Start Data in this exercise

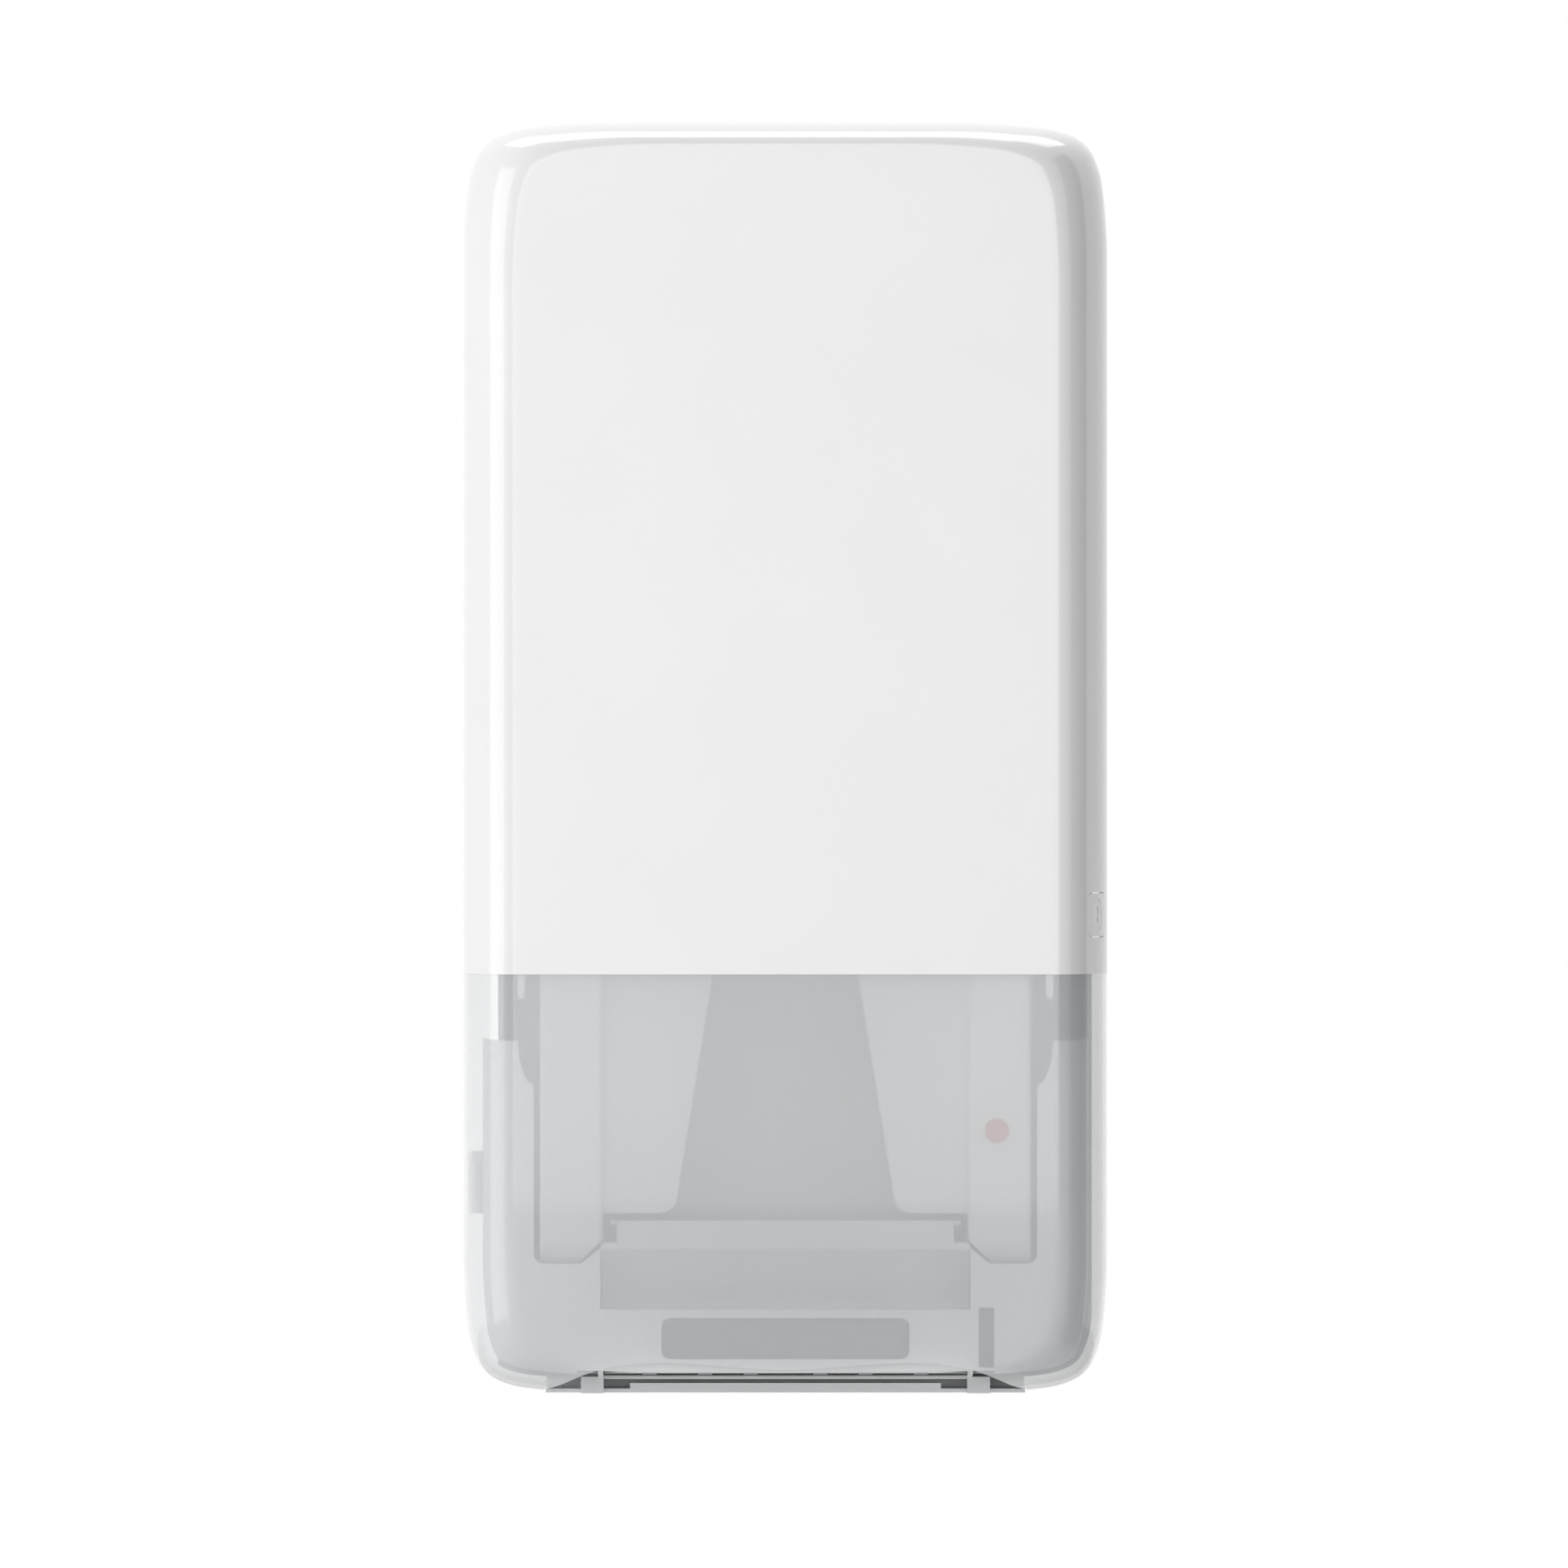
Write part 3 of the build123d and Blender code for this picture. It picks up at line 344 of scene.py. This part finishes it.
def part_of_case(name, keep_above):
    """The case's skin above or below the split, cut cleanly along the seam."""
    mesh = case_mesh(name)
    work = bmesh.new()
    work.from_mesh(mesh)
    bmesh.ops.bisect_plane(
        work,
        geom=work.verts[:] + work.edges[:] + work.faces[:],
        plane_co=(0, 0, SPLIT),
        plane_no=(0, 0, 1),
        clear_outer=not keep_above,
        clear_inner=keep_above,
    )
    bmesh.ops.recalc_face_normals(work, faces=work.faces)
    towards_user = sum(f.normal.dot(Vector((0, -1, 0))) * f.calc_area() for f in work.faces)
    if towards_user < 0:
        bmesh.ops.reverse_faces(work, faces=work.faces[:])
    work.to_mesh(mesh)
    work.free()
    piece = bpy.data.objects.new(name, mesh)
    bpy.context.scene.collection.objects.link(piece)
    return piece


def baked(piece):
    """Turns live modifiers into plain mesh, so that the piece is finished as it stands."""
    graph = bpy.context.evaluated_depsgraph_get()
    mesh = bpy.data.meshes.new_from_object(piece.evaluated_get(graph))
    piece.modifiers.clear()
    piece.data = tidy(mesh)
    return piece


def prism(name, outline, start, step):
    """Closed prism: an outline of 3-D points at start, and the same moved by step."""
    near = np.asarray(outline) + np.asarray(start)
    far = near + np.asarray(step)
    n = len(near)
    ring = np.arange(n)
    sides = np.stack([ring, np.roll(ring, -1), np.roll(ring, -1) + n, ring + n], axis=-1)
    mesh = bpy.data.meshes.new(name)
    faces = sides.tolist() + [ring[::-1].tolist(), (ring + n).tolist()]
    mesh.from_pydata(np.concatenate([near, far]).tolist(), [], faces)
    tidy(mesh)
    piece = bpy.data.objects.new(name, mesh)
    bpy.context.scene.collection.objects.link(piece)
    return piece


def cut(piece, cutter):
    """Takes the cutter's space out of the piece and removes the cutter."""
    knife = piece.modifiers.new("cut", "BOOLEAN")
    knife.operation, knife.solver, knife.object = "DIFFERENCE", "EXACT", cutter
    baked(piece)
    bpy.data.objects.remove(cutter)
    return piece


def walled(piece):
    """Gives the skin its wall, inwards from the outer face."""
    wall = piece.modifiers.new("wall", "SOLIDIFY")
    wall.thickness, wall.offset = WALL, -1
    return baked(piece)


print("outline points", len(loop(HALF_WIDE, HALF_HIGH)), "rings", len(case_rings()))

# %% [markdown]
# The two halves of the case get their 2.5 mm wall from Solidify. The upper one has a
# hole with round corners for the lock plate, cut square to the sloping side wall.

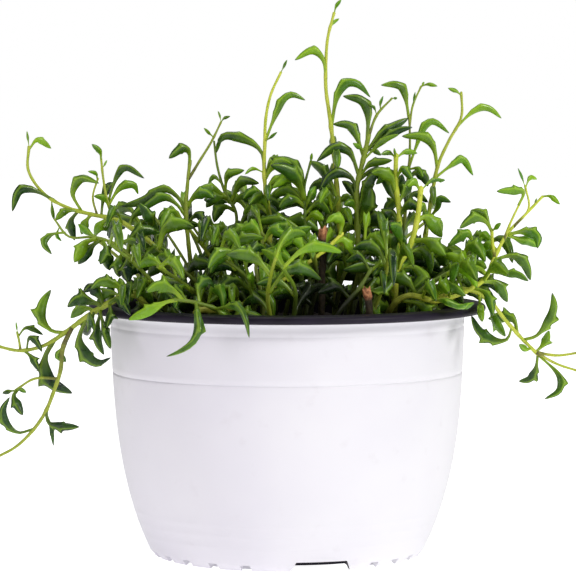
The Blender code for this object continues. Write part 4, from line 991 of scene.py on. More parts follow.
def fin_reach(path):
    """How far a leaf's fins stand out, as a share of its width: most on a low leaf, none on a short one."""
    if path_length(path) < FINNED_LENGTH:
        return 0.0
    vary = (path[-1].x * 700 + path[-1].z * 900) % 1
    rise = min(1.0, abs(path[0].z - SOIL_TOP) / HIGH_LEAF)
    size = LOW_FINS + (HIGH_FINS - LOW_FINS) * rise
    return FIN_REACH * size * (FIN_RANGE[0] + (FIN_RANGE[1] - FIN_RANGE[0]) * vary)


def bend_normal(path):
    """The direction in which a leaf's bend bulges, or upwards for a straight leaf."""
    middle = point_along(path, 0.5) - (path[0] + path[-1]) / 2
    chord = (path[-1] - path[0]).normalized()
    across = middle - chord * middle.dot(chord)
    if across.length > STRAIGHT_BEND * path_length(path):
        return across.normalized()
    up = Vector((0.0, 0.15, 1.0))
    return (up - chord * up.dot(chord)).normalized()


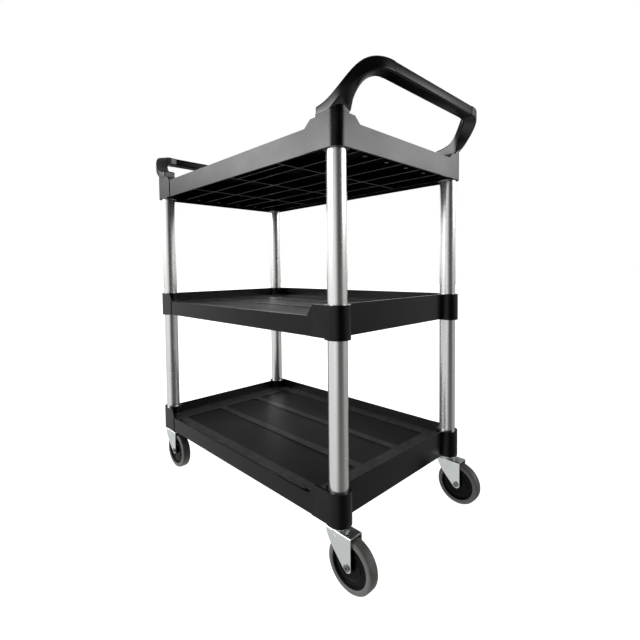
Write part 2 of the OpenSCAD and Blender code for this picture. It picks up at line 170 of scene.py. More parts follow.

End Data in this exercise

Exercise goal:
Retype the records above, but only those lines that fall between the line containing "The Blender code" and the line containing "return FIN_REACH *", with both of those lines included, exactly as written.

Answer for this exercise:
The Blender code for this object continues. Write part 4, from line 991 of scene.py on. More parts follow.
def fin_reach(path):
    """How far a leaf's fins stand out, as a share of its width: most on a low leaf, none on a short one."""
    if path_length(path) < FINNED_LENGTH:
        return 0.0
    vary = (path[-1].x * 700 + path[-1].z * 900) % 1
    rise = min(1.0, abs(path[0].z - SOIL_TOP) / HIGH_LEAF)
    size = LOW_FINS + (HIGH_FINS - LOW_FINS) * rise
    return FIN_REACH * size * (FIN_RANGE[0] + (FIN_RANGE[1] - FIN_RANGE[0]) * vary)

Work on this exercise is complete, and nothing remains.